Jordan Bardella et Marine Le Pen (AP)

La montée des mouvements d’extrême droite en Occident a marqué ces dernières années le paysage politique de nombreux pays. De l’Italie aux États-Unis, en passant par l’Allemagne et la France, les discours nationalistes et anti-immigration ont gagné en popularité, portés par des figures charismatiques et des partis aux programmes souvent controversés. Ce phénomène, alimenté par les crises économiques successives, les inquiétudes sécuritaires et l’essor des réseaux sociaux, a profondément modifié les débats publics. En France, le Rassemblement National (RN), héritier du Front National, incarne cette tendance avec un succès électoral croissant, propulsant ses idées au cœur des discussions nationales.

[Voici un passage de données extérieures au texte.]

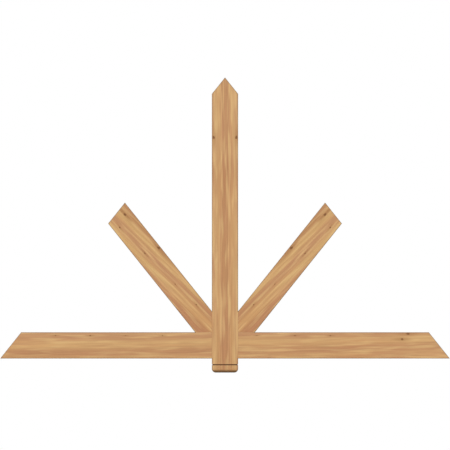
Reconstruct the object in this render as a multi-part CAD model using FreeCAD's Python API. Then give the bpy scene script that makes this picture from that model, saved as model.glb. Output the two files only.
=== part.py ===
import FreeCAD, Part
import math
import os

# A timber gable bracket, in millimetres: a tie beam crossed by a king post, with a strut either side.
# It is made in a vertical plane. X runs along the beam, Y from front to back and +Z is up.
# The origin is the middle of the post's foot. Every end is cut to the two slopes of the roof it fits under.

# Driving dimensions.
span = 1524.0  # the beam's underside, tip to tip
roof_slope = 1.25  # rise over run of the roof, 15 in 12
timber_thickness = 88.9  # front to back, the same in all four timbers
post_width = 88.9  # across the post's face
beam_height = 88.9  # up the beam's face
strut_width = 88.9  # square across a strut's face
strut_slope = 1.25  # rise over run of the struts
foot_drop = 47.625  # how far the post hangs below the beam
edge_radius = 3.175  # rounding of the outer edges, front and back
foot_radius = 12.7  # rounding of the four edges under the foot
groove_height = 26.5  # middle of the groove round the foot, above its underside
groove_width = 3.2
groove_depth = 1.6
lap_depth = 44.45  # how deep the beam's notch for the post is

# Worked out from those.
beam_top = foot_drop + beam_height
apex_height = foot_drop + roof_slope * span / 2.0
roof_half_base = span / 2.0 + foot_drop / roof_slope
front = -timber_thickness / 2.0
back = timber_thickness / 2.0
post_side = post_width / 2.0
through = FreeCAD.Vector(0.0, timber_thickness, 0.0)
flat_tolerance = 1e-6


def prism(outline):
    """A block with this outline, given as (x, z) corners, running from the front to the back."""
    corners = [FreeCAD.Vector(x, front, z) for x, z in outline]
    face = Part.Face(Part.makePolygon(corners + corners[:1]))
    return face.extrude(through)


def box(low, high):
    """A block between two opposite corners."""
    low_corner = FreeCAD.Vector(*low)
    size = FreeCAD.Vector(*high) - low_corner
    return Part.makeBox(size.x, size.y, size.z, low_corner)


def under_roof(timber):
    """The timber with its ends cut to the roof's two slopes."""
    roof = prism([(-roof_half_base, 0.0), (roof_half_base, 0.0), (0.0, apex_height)])
    return timber.common(roof)


def edges_in_level(shape, level):
    """The straight edges that lie flat at this height."""
    def is_level(edge):
        return all(abs(vertex.Z - level) < flat_tolerance for vertex in edge.Vertexes)
    return [edge for edge in shape.Edges if is_level(edge)]


def outline_edges(shape):
    """The edges round the front face and round the back face."""
    def lies_in(edge, y):
        return all(abs(vertex.Y - y) < flat_tolerance for vertex in edge.Vertexes)
    return [edge for edge in shape.Edges if lies_in(edge, front) or lies_in(edge, back)]


def post_timber():
    """The post's full length of timber, pointed at the top and square at the foot."""
    return under_roof(box((-post_side, front, 0.0), (post_side, back, apex_height)))


def beam_timber():
    """The beam's full length of timber, with both ends cut to the roof."""
    return under_roof(box((-span / 2.0, front, foot_drop), (span / 2.0, back, beam_top)))


def strut_timber(side):
    """One strut: side is 1 for the right and -1 for the left.

    Its centre line starts in the corner between the post and the beam, so that its foot sits
    on both, and its far end is cut to the roof.
    """
    angle = math.atan(strut_slope)
    seat_on_beam = strut_width / 2.0 / math.sin(angle)
    seat_on_post = strut_width / 2.0 / math.cos(angle)
    rise = apex_height - beam_top
    run = rise / strut_slope
    outline = [
        (post_side, beam_top),
        (post_side + seat_on_beam, beam_top),
        (post_side + seat_on_beam + run, beam_top + rise),
        (post_side + run, beam_top + seat_on_post + rise),
        (post_side, beam_top + seat_on_post),
    ]
    return under_roof(prism([(side * x, z) for x, z in outline]))


def assembled_envelope():
    """All the timbers as one, with the outer edges rounded as a router rounds them once they are joined."""
    joined = beam_timber().multiFuse([post_timber(), strut_timber(-1), strut_timber(1)])
    joined = joined.removeSplitter()
    return joined.makeFillet(edge_radius, outline_edges(joined))


def foot_groove():
    """The ring that is cut out of the foot's four sides."""
    low = groove_height - groove_width / 2.0
    high = groove_height + groove_width / 2.0
    outside = box((-post_side - groove_depth, front - groove_depth, low),
                  (post_side + groove_depth, back + groove_depth, high))
    inside = box((-post_side + groove_depth, front + groove_depth, low),
                 (post_side - groove_depth, back - groove_depth, high))
    return outside.cut(inside)


def king_post(envelope):
    """The post: whole in front of the beam, notched behind for it, with a grooved and rounded foot."""
    timber = post_timber()
    timber = timber.makeFillet(foot_radius, edges_in_level(timber, 0.0))
    notch = box((-post_side, front + lap_depth, foot_drop), (post_side, back, beam_top))
    return envelope.common(timber).cut(notch).cut(foot_groove())


def tie_beam(envelope):
    """The beam: one length from tip to tip, notched in front for the post."""
    notch = box((-post_side, front, foot_drop), (post_side, front + lap_depth, beam_top))
    return envelope.common(beam_timber()).cut(notch)


def strut(envelope, side):
    """A strut, with a foot of two faces and an end on the roof line."""
    return envelope.common(strut_timber(side))


def write(node, shape):
    """Write one piece to its own file, as a single checked solid."""
    assert shape.isValid() and len(shape.Solids) == 1, node
    shape.Solids[0].exportStep(f"parts/{node}.step")
    print(node, round(shape.Volume), shape.BoundBox)


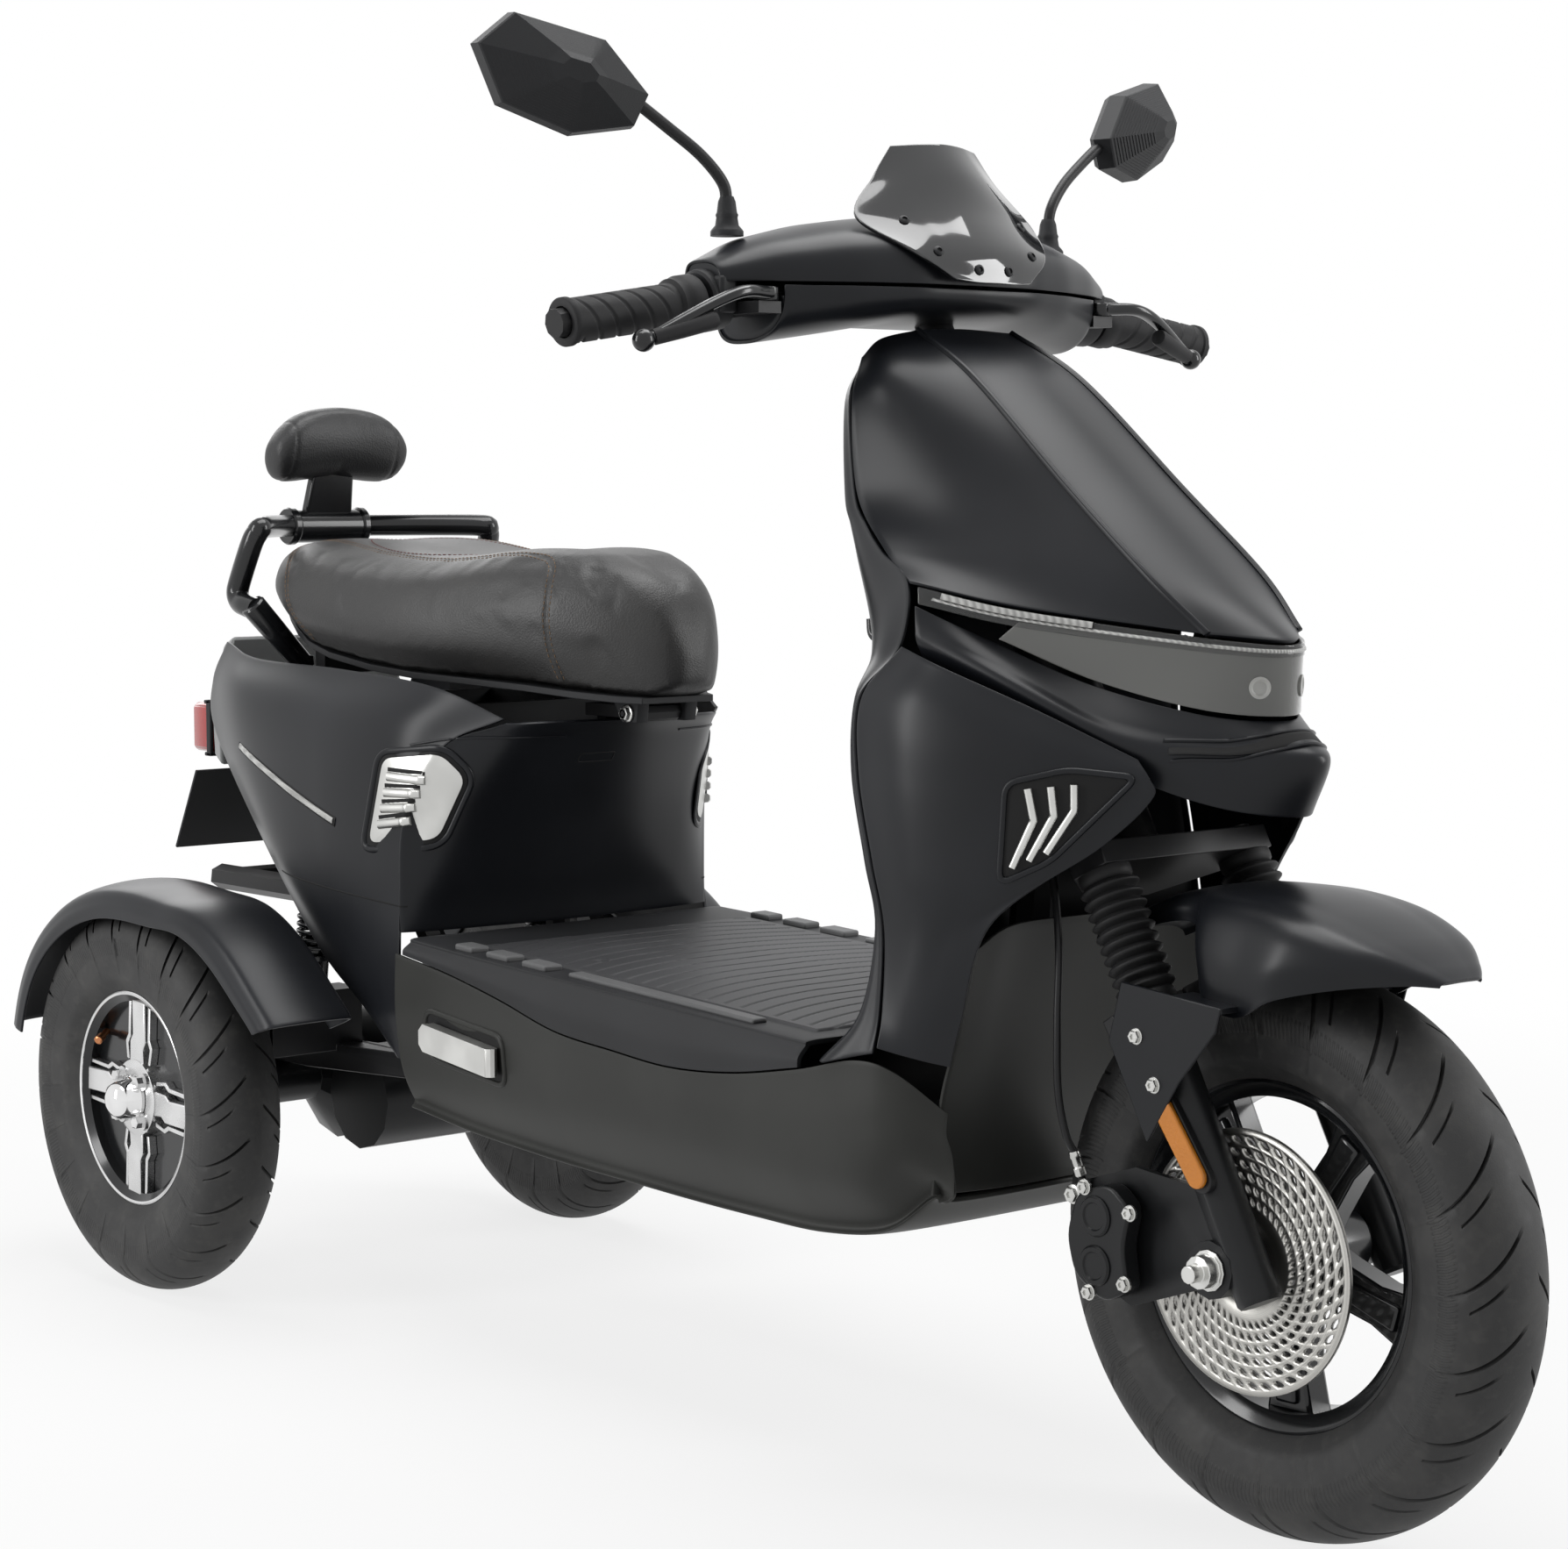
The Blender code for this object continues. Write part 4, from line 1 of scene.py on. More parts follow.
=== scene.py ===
# %% [markdown]
# # A three-wheel electric scooter
# The CAD model gives every piece its real size, its place and its joints, but its faces are coarse.
# Here each visible piece is made again as a fine surface on the same control points, and gets a finish.
# Nothing in the CAD model moves: a new piece takes over the body, and so the joint, of the piece it replaces.

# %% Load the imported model
import json
import math

import bmesh
import bpy
import numpy as np
from mathutils import Matrix, Vector
from mathutils.bvhtree import BVHTree

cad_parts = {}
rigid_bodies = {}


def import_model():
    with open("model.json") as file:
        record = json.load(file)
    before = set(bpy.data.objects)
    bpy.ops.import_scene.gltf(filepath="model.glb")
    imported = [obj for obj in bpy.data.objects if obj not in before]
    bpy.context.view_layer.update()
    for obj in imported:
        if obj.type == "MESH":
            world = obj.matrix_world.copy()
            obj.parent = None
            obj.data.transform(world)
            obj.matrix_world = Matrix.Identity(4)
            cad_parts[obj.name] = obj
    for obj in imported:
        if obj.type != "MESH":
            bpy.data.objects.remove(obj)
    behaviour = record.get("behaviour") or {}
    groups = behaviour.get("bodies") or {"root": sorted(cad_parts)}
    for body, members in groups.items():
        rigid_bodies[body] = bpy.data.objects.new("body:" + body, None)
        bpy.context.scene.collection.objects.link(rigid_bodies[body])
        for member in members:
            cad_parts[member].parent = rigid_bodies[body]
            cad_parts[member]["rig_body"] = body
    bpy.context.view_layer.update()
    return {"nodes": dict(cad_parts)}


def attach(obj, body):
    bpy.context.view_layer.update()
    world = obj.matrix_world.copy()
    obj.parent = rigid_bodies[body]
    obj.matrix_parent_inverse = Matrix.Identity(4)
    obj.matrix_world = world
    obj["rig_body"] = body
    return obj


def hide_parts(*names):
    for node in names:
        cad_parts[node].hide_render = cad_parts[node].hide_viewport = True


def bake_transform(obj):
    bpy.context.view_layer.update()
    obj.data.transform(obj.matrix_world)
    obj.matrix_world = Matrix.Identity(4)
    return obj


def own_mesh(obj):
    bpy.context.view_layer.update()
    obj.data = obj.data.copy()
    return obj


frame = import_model()
nodes = frame["nodes"]

# %% [markdown]
# ## The camera
# The photograph was taken with a long lens, a little above the height of the seat, from the rider's front right.
# The lens is given as a number of pixels for the whole picture, so it is turned into millimetres of a 36 mm sensor.

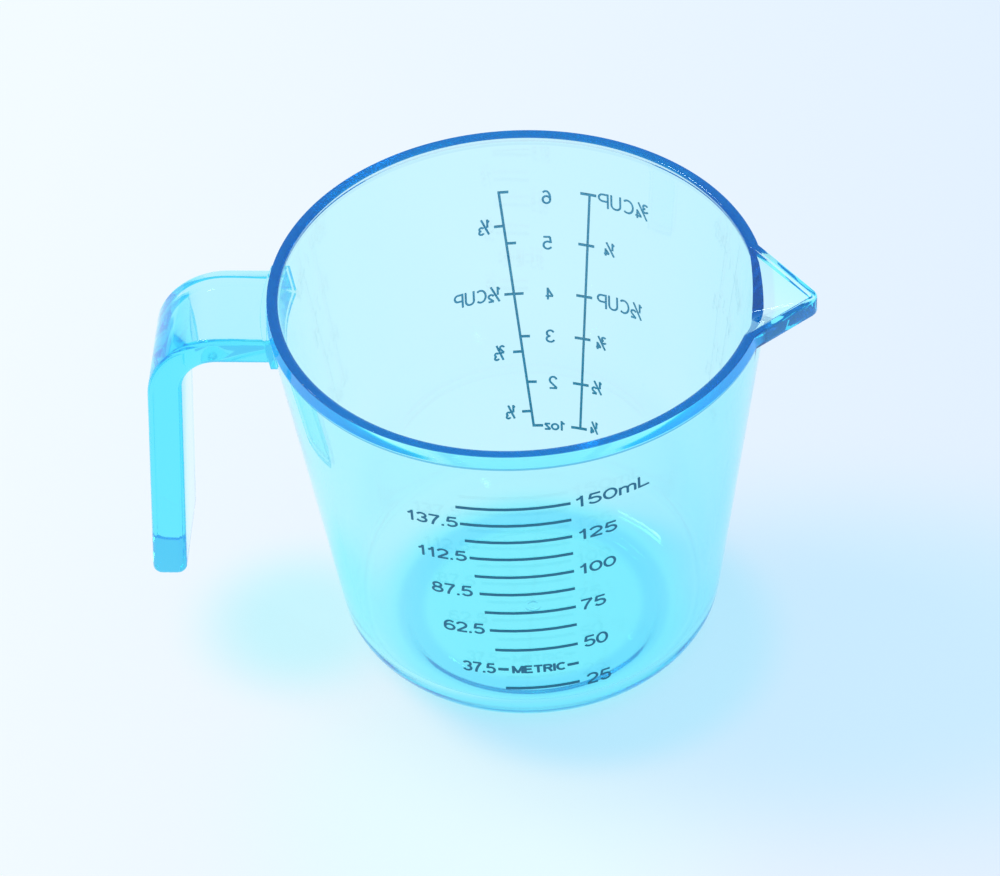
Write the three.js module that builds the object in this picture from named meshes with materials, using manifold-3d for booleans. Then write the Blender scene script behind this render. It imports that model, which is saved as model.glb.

La « préférence nationale », pilier historique du RN

Depuis sa création, le parti d’extrême droite français a fait de la « préférence nationale » l’un de ses chevaux de bataille. Cette idée, simple en apparence mais lourde de conséquences, vise à favoriser les citoyens français dans tous les aspects de la vie sociale, économique et politique du pays. Dans le domaine de l’emploi, elle se traduit par une volonté affichée de réserver prioritairement les postes aux nationaux, une proposition qui soulève de nombreuses questions éthiques et pratiques.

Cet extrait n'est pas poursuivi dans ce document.